Zehn Prozent kreativer mit KI

Nach dem Verfassen der Geschichten wurden die Teilnehmer ersucht, die Kreativität ihres Textes selbst zu beurteilen. Zu den Kriterien gehörten, wie neuartig sie war, wie unterhaltsam und über wie viel Potenzial sie verfügte, als Buch veröffentlicht zu werden. Weitere 600 menschliche externe Kritiker beurteilen die Geschichten nach den gleichen Kriterien.

Die Auswertung der Forscher hat gezeigt, dass die KI die Kreativität einer Person um rund zehn Prozent verbesserte. Der Unterhaltungswert stieg um 22 Prozent. Die KI erwies sich dabei vor allem in den Bereichen Struktur und Wendungen der Handlung als hilfreich. Diese Auswirkungen waren bei den Schreibenden am ausgeprägtesten, die sich zu Beginn als am wenigsten kreativ erwiesen hatten. Damit wird laut Doshi eine gewisse Chancengleichheit hergestellt.
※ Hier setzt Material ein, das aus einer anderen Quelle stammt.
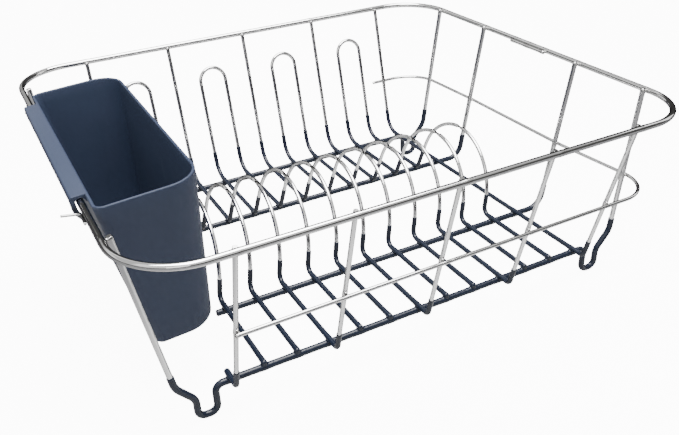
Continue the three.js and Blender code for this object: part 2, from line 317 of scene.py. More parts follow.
@dataclass(frozen=True)
class DippedVinyl:
    """Thick glossy vinyl, with the slight orange peel of a hot dip."""

    colour: Colour = (0.007, 0.011, 0.022)
    pooled: Colour = (0.005, 0.008, 0.016)
    roughness: float = 0.22
    peel_depth: float = 0.00005

    def material(self) -> bpy.types.Material:
        """Builds the material.

        Returns:
            The material.
        """
        s = Surface("dipped_vinyl")
        cloud = s.noise(45.0, 3.0)
        peel = s.noise(520.0, 2.0)
        pores = s.noise(2600.0, 1.0)
        pooled = cloud.ramp(0.35, 0.7)
        scuff = s.noise(150.0, 5.0, (1.0, 1.0, 3.0)).ramp(0.62, 0.72)
        colour = s.mix(pooled * 0.7, self.colour, self.pooled)
        rough = self.roughness + cloud * 0.08 + scuff * 0.12 + pores * 0.03
        normal = s.bump(peel, self.peel_depth)
        fine = s.bump(pores, self.peel_depth * 0.15, normal)
        return s.finish(
            Base_Color=colour, Roughness=rough, Normal=fine, Coat_Weight=0.08, Coat_Roughness=0.12, IOR=1.36
        )


@dataclass(frozen=True)
class MouldedPlastic:
    """Satin polypropylene with a spark-eroded grain and faint flow marks, and an inside painted lighter as painted
    light from above, with rubbed scuffs in it.
    """

    colour: Colour = (0.0225, 0.0315, 0.0590)
    flow: Colour = (0.0250, 0.0345, 0.0640)
    # A lighter tone for the tub's inside: painted light standing in for light from above, mixed with rubbed scuffs.
    painted_inside_light_and_scuff: Colour = (0.0265, 0.0375, 0.0690)
    roughness: float = 0.50
    grain_depth: float = 0.000035
    sink_depth: float = 0.0004

    def material(self) -> bpy.types.Material:
        """Builds the material.

        Returns:
            The material.
        """
        s = Surface("moulded_plastic")
        grain = s.noise(3200.0, 2.0)
        cell = s.add("ShaderNodeTexVoronoi", {"Vector": s.place, "Scale": 2300.0}, output="Distance")
        flow = s.noise(22.0, 4.0, (1.0, 0.5, 0.25))
        rub = s.noise(300.0, 4.0, (1.0, 1.0, 0.12)).ramp(0.6, 0.75)
        inside = s.attribute("inside")
        wall = s.mix(flow.ramp(0.35, 0.7) * 0.6, self.colour, self.flow)
        # The inside faces are painted lighter as painted light, with rubbed scuff streaks varying it.
        colour = s.mix(inside * (0.75 + 0.25 * rub), wall, self.painted_inside_light_and_scuff)
        rough = self.roughness + grain * 0.06 - rub * 0.06 + flow * 0.04
        normal = s.bump(grain * 0.6 + cell * 0.4, self.grain_depth)
        sink = s.bump(s.noise(28.0, 1.0), self.sink_depth, normal)
        return s.finish(Base_Color=colour, Roughness=rough, Normal=sink, IOR=1.38)


@dataclass(frozen=True)
class PaleFloor:
    """A plain white sweep, which plating reflects as the dim room round a light tent."""

    colour: Colour = (0.38, 0.38, 0.38)
    reflected: Colour = (0.12, 0.12, 0.125)
    glow: float = 11.0
    near: float = 0.22  # metres from the middle, up to where plating sees it lit
    far: float = 0.40  # and from where plating sees it dim
    near_glow: float = 0.0145
    fibre_depth: float = 0.00002

    def material(self) -> bpy.types.Material:
        """Builds the material.

        Returns:
            The material.
        """
        s = Surface("pale_floor")
        seen = s.add("ShaderNodeLightPath", output="Is Camera Ray")
        mirrored = s.add("ShaderNodeLightPath", output="Is Glossy Ray")
        away = s.add("ShaderNodeVectorMath", {0: s.place}, output="Value", operation="LENGTH")
        far = mirrored * away.ramp(self.near, self.far)
        lit = seen + (mirrored - far) * self.near_glow
        fibre = s.noise(700.0, 2.0)
        colour = s.mix(far, self.colour, self.reflected)
        return s.finish(
            Base_Color=colour,
            Roughness=0.72 + fibre * 0.1,
            Normal=s.bump(fibre, self.fibre_depth),
            Emission_Color=s.mix(lit, (0, 0, 0), (1, 1, 1)),
            Emission_Strength=self.glow,
        )


# ---------------------------------------------------------------- meshes


def new_object(name: str, mesh: bpy.types.Mesh) -> bpy.types.Object:
    """Links a new object at the origin.

    Args:
        name: The object's name.
        mesh: Its mesh.

    Returns:
        The object.
    """
    made = bpy.data.objects.new(name, mesh)
    bpy.context.scene.collection.objects.link(made)
    return made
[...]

"Soziales Dilemma" entsteht

Auf der kollektiven Ebene zeigt sich jedoch, dass die mithilfe der KI verfassten Geschichten einander viel ähnlicher waren als jene, die die Teilnehmer allein verfasst hatten. Verantwortlich dafür ist, dass sie sich zu sehr auf die vorgeschlagenen Ideen verließen. Laut Hauser entsteht damit ein "soziales Dilemma".
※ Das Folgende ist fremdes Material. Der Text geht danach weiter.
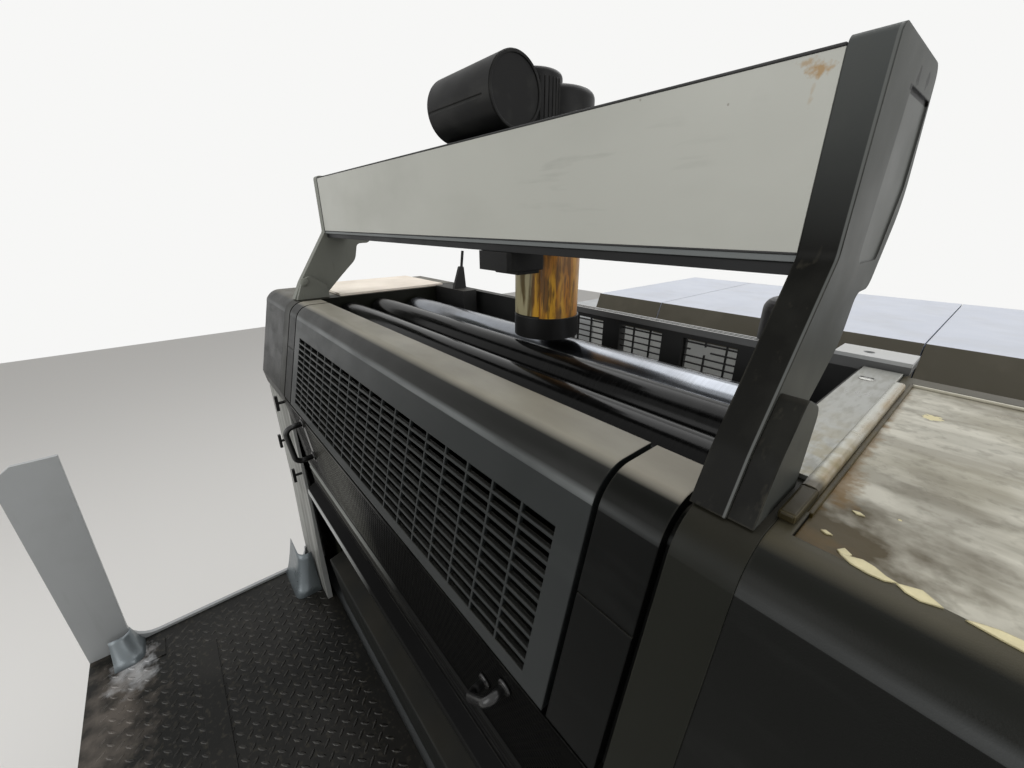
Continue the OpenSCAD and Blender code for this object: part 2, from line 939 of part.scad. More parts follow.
module front_gallery_frame() {
    color("#55585a") {
        for (y = [front_y + 20, unit_front - beam_box - seat])
            translate([far_x + plate_t + seat, y, deck_h - tread_t - seat - beam_box])
                cube([press_w - plate_t - seat, beam_box, beam_box]);
        for (x = [far_x + 60, 0 - beam_box / 2, near_x - 60 - beam_box]) {
            translate([x, front_y + 20, 0])
                cube([beam_box, beam_box, deck_h - tread_t - seat - beam_box / 2]);
            translate([x, front_y + 20, deck_h - tread_t - seat - beam_box])
                cube([beam_box, gallery_w - 20 + 5 - seat, beam_box]);
        }
    }
}

module rear_gallery_frame() {
    color("#55585a") {
        for (y = [unit_rear + seat, section_front_y - beam_box - seat])
            translate([far_x, y, deck_h - tread_t - seat - beam_box])
                cube([press_w, beam_box, beam_box]);
        for (x = [far_x + 60, 0 - beam_box / 2, near_x - 60 - beam_box])
            translate([x, unit_rear + seat, deck_h - tread_t - seat - beam_box])
                cube([beam_box, rear_gallery_w - 2 * seat, beam_box]);
    }
}

corner_r = 60;
sill_h = 8;

// Upright plate at the far end of the front gallery, open between its two legs
module gangway_plate() {
    left_in = front_y + 98;
    right_in = clad_foot_y - seat - 5;
    low_in = deck_h + sill_h;
    post_top = deck_h + 660;
    post_out = 122;
    color("#c3c6c6")
        along_x(far_x, far_x + plate_t)
            difference() {
                polygon([
                    [front_y, deck_h - 80],
                    [front_y, post_top - 30],
                    [front_y + 40, post_top],
                    [front_y + post_out + 8, post_top],
                    [front_y + post_out + 8, low_in + corner_r],
                    [clad_foot_y - seat, low_in + corner_r],
                    [clad_foot_y - seat, deck_h - 80]
                ]);
                polygon(rounded([
                    [front_y + post_out, post_top + eps, 0],
                    [left_in, low_in, corner_r],
                    [right_in, low_in, corner_r],
                    [right_in, post_top + eps, 0]
                ]));
            }
}

hood_cuts = [0, hood_split, bay_w];
hood_gap = 1.5;
hood_lip = slope_h + 9;

module section_base() {
    color("#4a4c4c")
        translate([bay_far, section_front_y + 14, 0])
            cube([bay_w, section_d - 20, hood_h - hood_lip - seat]);
}

module section_front() {
    color("#d0d2d0")
        translate([bay_far, section_front_y + 4, 0])
            cube([bay_w, 10 - seat, hood_h - hood_lip - seat]);
}

module hood_outline(low) {
    polygon([
        [section_front_y, hood_h - slope_h],
        [section_front_y + slope_d, hood_h],
        [section_rear, hood_h],
        [section_rear, low],
        [section_front_y, low]
    ]);
}

module hood_panels() {
    color("#dde0e4")
        for (i = [0 : len(hood_cuts) - 2])
            along_x(bay_far + hood_cuts[i] + hood_gap, bay_far + hood_cuts[i + 1] - hood_gap)
                hood_outline(hood_h - hood_lip);
}

module hood_near_cover() {
    color("#cfccc2")
        along_x(bay_near + hood_gap, near_x)
            hood_outline(0);
}

far_cover_drop = 100;

module hood_far_cover() {
    color("#b9bcbc")
        along_x(far_x, bay_far - seat)
            polygon(rounded([
                [section_front_y, 0, 0],
                [section_front_y, hood_h - far_cover_drop, 30],
                [section_rear - 5, hood_h - far_cover_drop, 0],
                [section_rear - 5, 0, 0]
            ]));
}

side_frame_far();
side_frame_near();
base_casting();
rear_guard();
ink_roller_front();
ink_roller_rear();
fountain_roller();
ink_fountain();
fountain_guard();
guard_rail();
key_bracket();
grille_guard();
cheek_far();
cheek_near();
lower_guard();
lower_handles();
cladding_knobs();
side_cover_far();
far_cladding();
far_top_plate();
side_cover_near();
near_top_plate();
near_strips();
ink_beam();
beam_panel();
beam_rail();
arm_far();
arm_near();
arm_foot_far();
arm_foot_near();
carriage_block();
carriage_drum();
carriage_housing();
ink_tube();
tube_holder();
front_footboard();
rear_footboard();
front_gallery_frame();
rear_gallery_frame();
gangway_plate();
section_base();
section_front();
hood_panels();
hood_near_cover();
hood_far_cover();
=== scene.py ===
import math

import bmesh
import bpy
from mathutils import Matrix, Vector


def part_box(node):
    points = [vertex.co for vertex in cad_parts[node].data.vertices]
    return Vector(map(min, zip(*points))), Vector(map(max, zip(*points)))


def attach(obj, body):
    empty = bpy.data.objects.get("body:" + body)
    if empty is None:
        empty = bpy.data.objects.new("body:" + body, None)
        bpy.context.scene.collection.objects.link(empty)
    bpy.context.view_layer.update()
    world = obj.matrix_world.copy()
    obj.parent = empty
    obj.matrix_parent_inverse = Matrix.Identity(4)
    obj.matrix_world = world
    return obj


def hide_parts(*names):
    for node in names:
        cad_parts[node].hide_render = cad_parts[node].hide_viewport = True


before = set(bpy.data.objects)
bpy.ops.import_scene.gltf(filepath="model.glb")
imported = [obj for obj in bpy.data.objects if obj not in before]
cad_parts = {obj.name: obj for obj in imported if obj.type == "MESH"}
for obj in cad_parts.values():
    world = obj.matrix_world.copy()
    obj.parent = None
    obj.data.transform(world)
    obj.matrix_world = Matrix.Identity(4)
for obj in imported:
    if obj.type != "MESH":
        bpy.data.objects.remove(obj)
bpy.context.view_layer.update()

scene = bpy.context.scene
scene.view_settings.view_transform = "Standard"

# The viewpoint: someone standing on the front gallery, by the drive side, with a very wide lens
# held at eye height and tipped down towards the far end of the inking unit.
lens_place = Vector((0.595, -0.940, 2.000))
lens_right = Vector((0.64090, 0.76761, -0.00364))
lens_up = Vector((-0.28088, 0.23892, 0.92953))
lens_back = lens_right.cross(lens_up)
lens = bpy.data.cameras.new("gallery_view")
lens.sensor_width = 36.0
lens.lens = 14.48
lens.clip_start = 0.02
lens.clip_end = 60.0
viewer = bpy.data.objects.new("gallery_view", lens)
turn = Matrix((lens_right, lens_up, lens_back)).transposed().to_4x4()
viewer.matrix_world = Matrix.Translation(lens_place) @ turn
scene.collection.objects.link(viewer)
scene.camera = viewer

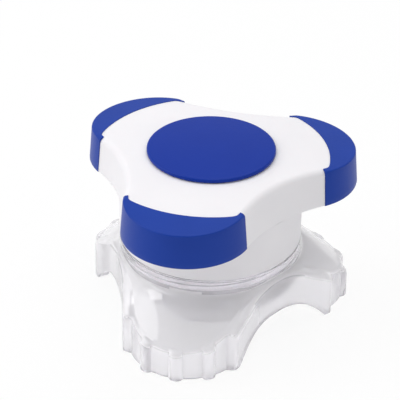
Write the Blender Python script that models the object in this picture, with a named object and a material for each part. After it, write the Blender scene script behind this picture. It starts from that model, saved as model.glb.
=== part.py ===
"""Screw-down tablet crusher with a tablet store in its knob.

A clear three-lobed base carries a neck with an inside thread and a tapered crushing cup. A white
plunger screws down into the cup. Its hollow top is the tablet store, closed by a round push-in lid.
A three-lobed hand knob with a blue grip on each lobe turns the plunger.

Metres, +Z up. The origin is on the screw's axis, on the surface that the base stands on. One lobe
points to -Y. The crusher is modelled screwed right down, with the grinding faces just apart.
"""
import math

import bmesh
import bpy
from mathutils import Vector

# ---- driving dimensions ---------------------------------------------------------------------------
GAP = 0.0003                       # clearance between neighbouring pieces
LOBE_ANGLES = [math.radians(angle) for angle in (-90, 30, 150)]
ROUND_STEPS = 64                   # sides of a turned piece

# knob: three tip arcs joined by concave sides
KNOB_TIP_CENTRE = 0.0236           # axis to the centre of a tip arc
KNOB_TIP_RADIUS = 0.0164
KNOB_SIDE_CENTRE = 0.0690          # axis to the centre of a concave side's arc
KNOB_BOTTOM = 0.0364
KNOB_TOP_EDGE = 0.0456             # height of the top at the outline
KNOB_CROWN = 0.0477                # height of the top at the lid
KNOB_DRAFT = 0.0008                # how much wider the outline is at the bottom
KNOB_FILLET = 0.0020               # top edge of the white shell
KNOB_WALL = 0.0016                 # shell's wall behind a grip
KNOB_PLATE = 0.0022                # thickness of the top plate
KNOB_BED_SLACK = 0.0004            # extra room under a grip's outer edge

# grips: a pad over each lobe's side wall and a crescent of its top
GRIP_HALF_ANGLE = math.radians(78.3)     # about the tip arc's centre
GRIP_CRESCENT_RADIUS = 0.0319          # inner edge of the crescents, about the screw's axis
GRIP_THICKNESS = 0.0012
GRIP_PROUD = 0.00015
GRIP_HORN_WIDTH = 0.0013               # width of a crescent at its ends
GRIP_EDGE = 0.0005                     # bevel between a grip's side and its top
GRIP_BACK_DROP = 0.0001                # inside corner, below the crescent's underside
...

"Auf der einen Seite wird der Zugang für die Menschen leichter. Das Senken der Hürden ist gut. Nimmt jedoch die kollektive Neuheit der Kunst ab, könnte das am Ende schädlich sein", so Hauser. Doshi argumentiert, dass wie die zu frühe Einführung der Taschenrechner Kinder daran hindern kann, die Grundlagen der Arithmetik zu lernen, könnten sich die Menschen jetzt auch so sehr auf KI-Tools verlassen, dass sie das Erlernen der grundlegenden Fähigkeiten wie Schreiben, Musizieren und vieles andere mehr, einfach vernachlässigen.